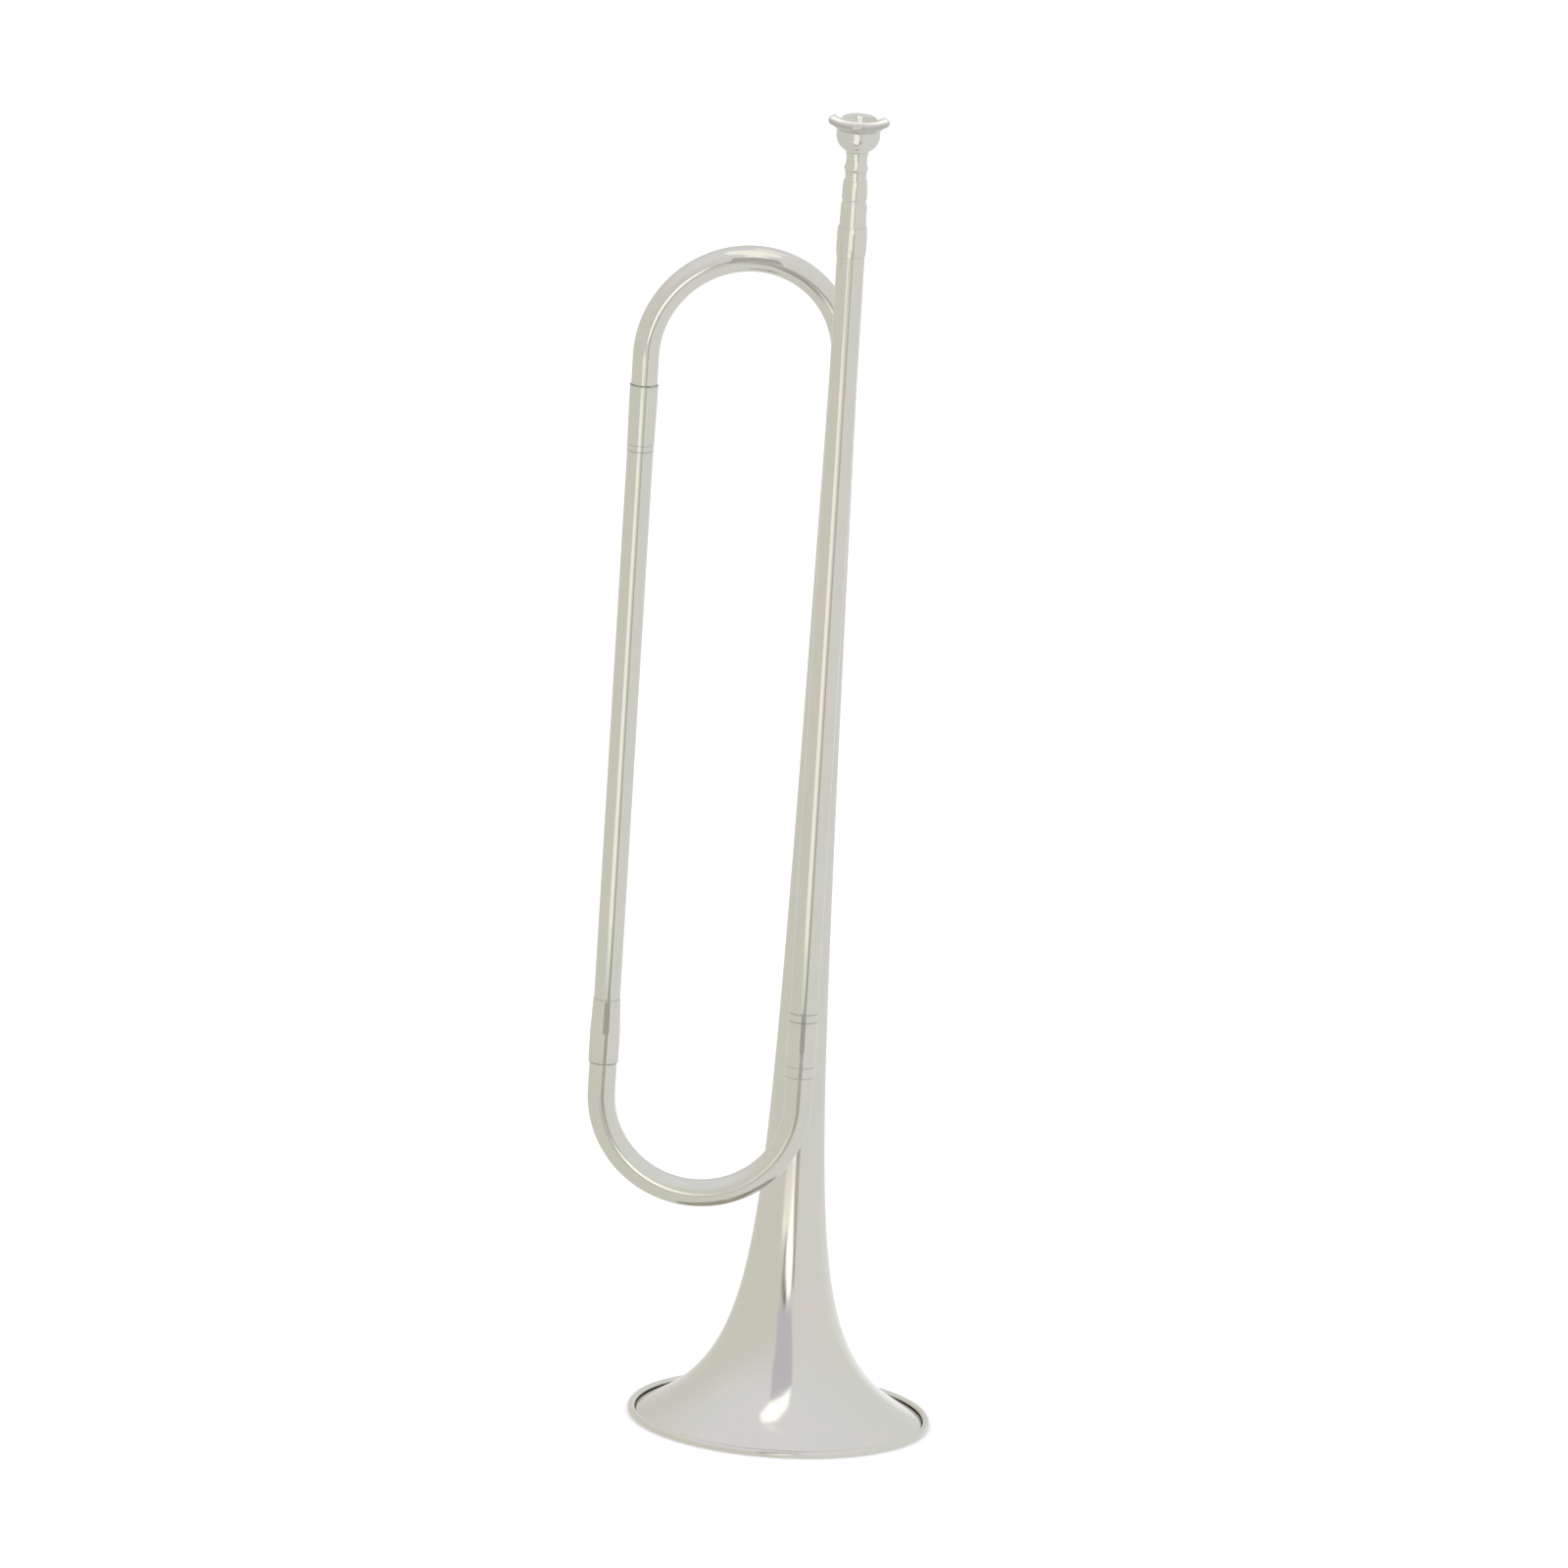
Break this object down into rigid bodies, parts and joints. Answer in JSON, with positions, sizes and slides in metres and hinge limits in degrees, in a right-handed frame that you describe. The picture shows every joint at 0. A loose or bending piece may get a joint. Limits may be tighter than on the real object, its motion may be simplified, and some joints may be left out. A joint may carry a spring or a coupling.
{
  "type": "bugle",
  "caption": "Slender nickel-plated bugle: a long loop of tube with a flared bell, a pull-out mouthpiece and a lower bow that slides for tuning, standing on its bell.",
  "frame": {"origin": "centre of the bell's mouth, in the plane of its rim", "axes": "+Z along the bell's axis towards the mouthpiece, -Y towards the lead pipe, -X towards the side tube"},
  "size_m": [0.1521, 0.127, 0.5655],
  "materials": {
    "bell_plate": "polished bright nickel plate over brass",
    "brace_plate": "polished bright nickel plate over brass",
    "fitting_plate": "polished bright nickel plate over brass",
    "mouthpiece_plate": "polished bright nickel plate over brass",
    "rim_wire": "plain brass wire",
    "slide_plate": "polished bright nickel plate over brass",
    "tube_plate": "polished bright nickel plate over brass"
  },
  "bodies": {
    "horn": {"mouthpiece_receiver": "fitting_plate", "receiver_ferrule": "fitting_plate", "leadpipe": "tube_plate", "leadpipe_slide_sleeve": "fitting_plate", "side_slide_sleeve": "fitting_plate", "side_tube": "tube_plate", "upper_bow_ferrule_left": "fitting_plate", "upper_bow": "tube_plate", "upper_bow_ferrule_right": "fitting_plate", "bell_stem": "bell_plate", "bell_flare": "bell_plate", "bell_rim_wire": "rim_wire", "upper_brace_post": "brace_plate", "upper_brace_leadpipe_foot": "brace_plate", "upper_brace_bell_foot": "brace_plate", "lower_brace_post": "brace_plate", "lower_brace_leadpipe_foot": "brace_plate", "lower_brace_bell_foot": "brace_plate"},
    "mouthpiece": {"mouthpiece": "mouthpiece_plate"},
    "tuning_slide": {"tuning_bow": "slide_plate"}
  },
  "joints": [
    {"name": "mouthpiece_pull", "type": "slide", "parent": "horn", "child": "mouthpiece", "axis": [0, 0, 1], "range_m": [0, 0.03]},
    {"name": "tuning_slide_pull", "type": "slide", "parent": "horn", "child": "tuning_slide", "axis": [0, 0, -1], "range_m": [0, 0.012]}
  ]
}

☆ ☆ ☆

— TASK TO COMPLETE —
Locate all lines that include the word "bodies" and copy them out.

— ANSWER TO THE PROBLEM —
Break this object down into rigid bodies, parts and joints. Answer in JSON, with positions, sizes and slides in metres and hinge limits in degrees, in a right-handed frame that you describe. The picture shows every joint at 0. A loose or bending piece may get a joint. Limits may be tighter than on the real object, its motion may be simplified, and some joints may be left out. A joint may carry a spring or a coupling.
  "bodies": {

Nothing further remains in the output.